You have to be aware of the decks that are currently popular to fully utilize this information, but it is information that is available to you.
If you are playing arena you have a much greater variety of cards that you are likely to see, but you do have information that should help you narrow the possibilities. What information is this? It is the simple fact that you are playing arena. Because you are playing arena you automatically know that the majority of your opponent’s deck will be made up of common cards as those are the one most frequently offered during the selection process. You know that the higher the rarity of a particular card the less likely it is to be in your opponent’s deck. You also know that there are general opinions about what cards are more valuable in arena so those cards are more likely to have been picked by your opponent.
You can also derive some information from the number of wins you have thus far. If you are sitting at 0 – 2 you are much more likely to face unorthodox cards than if you are at 11-0. The higher your wins the more likely you are to be facing an opponent that has multiple powerful cards at key points in the game. If you want to play at your best you need to recognize this information is available to you and let it inform the way you play.
This may seem like a lot of information before the game has even started, but we aren’t done yet. Now that we have considered all the information we have derived from our opponent we need to turn our attention to ourselves. What information do we get from looking at ourselves? We get our entire deck list! You can’t know whether you want to keep a card during the mulligan phase unless you know all the other cards in your deck that you can potentially draw in its place. This may seem simple if you have been playing a deck for a long while, but when you pick up a new list or start a new arena it will require effort from you to know what cards you have access to at this point. Knowing your own deck is information you have available to you, it is up to you if you want to use that information.
As the game starts even more information will be revealed to you. If you are playing constructed the first couple of cards your opponent plays can often give you an idea of what type of archetype you are facing. Most decks are well established, so when you see cards that are only in one type of deck you can be relatively certain of the majority of the rest of that deck. Further, this may seem obvious, but Hearthstone limits your number of copies of a card you can put into your deck to 2 for non-legendary cards and 1 for legendary cards. So as soon as your opponent plays a copy of a card you know that they either have access to 1 or 0 more of that card depending on if it is legendary or not. That is information that is available to you, but you won’t be able to utilize it unless you are paying attention to the cards that your opponent plays throughout the game.
If you have a strong memory, then you might be able to remember everything your opponent played, but if you don’t you might want to quickly jot down the key cards that are played so that later in the game when even more information has been revealed to you, you can utilize all of that information to make optimal plays.
All the tools in the world won’t fix a leaky faucet if you don’t use them
Hearthstone is a game of mistakes. Over the course of a game of Hearthstone you will have to make dozens of decisions. Some of these will be straightforward and some of them won’t. The difference between an okay to good player and a legendary caliber player is actually very small.

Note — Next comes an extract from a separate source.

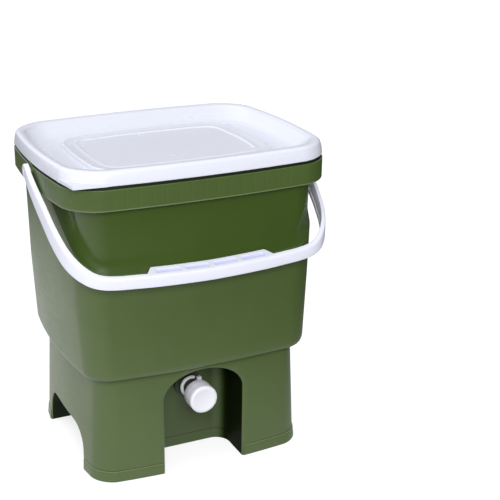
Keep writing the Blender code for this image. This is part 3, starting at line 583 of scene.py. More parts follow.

Over the course of those dozens of decisions the okay player will only make 1 or 2 mistakes, and in some games those mistakes won’t even affect the outcome, but over the course of many games those mistakes will lower your win rate.
So how do we avoid making those mistakes? It is all about being disciplined in the way you approach the game. I am going to give you a simple 3 part mental checklist to follow on every turn of every game of Hearthstone you play. If you do so you will make fewer mistakes and win more games.
So your opponent has just passed the turn to you. What is the first thing you do? Slow down! You have a minute and a half for your turn in Hearthstone and you are being foolish if you don’t use that time to your advantage. Put down your mouse/iPad/etc… and simply think before acting. You should know exactly what you want to do with your turn before you start taking any actions. So what do we think about?
1. Do you have lethal damage?
This may seem obvious, but there is no easier way to improve your win percentage in Hearthstone than by never missing lethal. Even high caliber players miss lethal on occasion. This usually happens when your opponent has been putting you on the defensive for most of the game. Your opponent has been pressuring your life total and you just haven’t felt comfortable so you develop the mindset that you need to react to whatever he or she is doing.
We can avoid this by being disciplined in the way we think about our turns. You will feel silly when you are on turn 2 of the game and you are asking yourself if you have lethal, but if you discipline yourself to make this a part of every turn of your game, then you will never miss lethal on those later turns when you would do so otherwise. Once we know that we don’t have lethal what do we think about next?
2. What plays is my opponent likely to make on his/her turn?
Before we even consider what plays we want to make this turn we should be thinking about our opponent’s plays. For instance if you are playing against a Shaman and he or she will have access to 6 mana then you should consider the possibility that a Fire Elementalwill be played next turn, or if it is a Druid and he or she has 5 mana then a Druid of the Clawshould be on your mind.
This step requires a certain amount of knowledge to be highly effective, but thankfully if you don’t know all of the potential cards that your opponent could play, doing this exercise will teach you! If you ask yourself what plays your opponent might have next turn and you don’t know the answer then you should simply pay attention to what your opponent does play and learn from it. Add this information to your memory and use it the next time the situation occurs.
3. What plays do you want to make the next few turns?
Once you have an idea of what your opponent is likely to do on his or her next turn we start to plan out our turn. If we can set up lethal for the next turn then that may be the best line of play, but even if we can’t we should be aware of what we intend to do with our next turns so that we can sequence our plays in a way that uses our mana efficiently.
This is a lot easier if you have a hand full of cheap cards, but if you have all expensive cards, then making sure you play one each turn might be important to your development. Take the time to think through these later turns before deciding what you want to do with the current turn and you will be rewarded with more wins in the long run.
At the end of the day Hearthstone is a game that most of us play to have fun. If you are the kind of player who enjoys the game regardless of the outcome these techniques might not be for you, but if you want to win as many games as possible these tools will give you a leg up on the competition.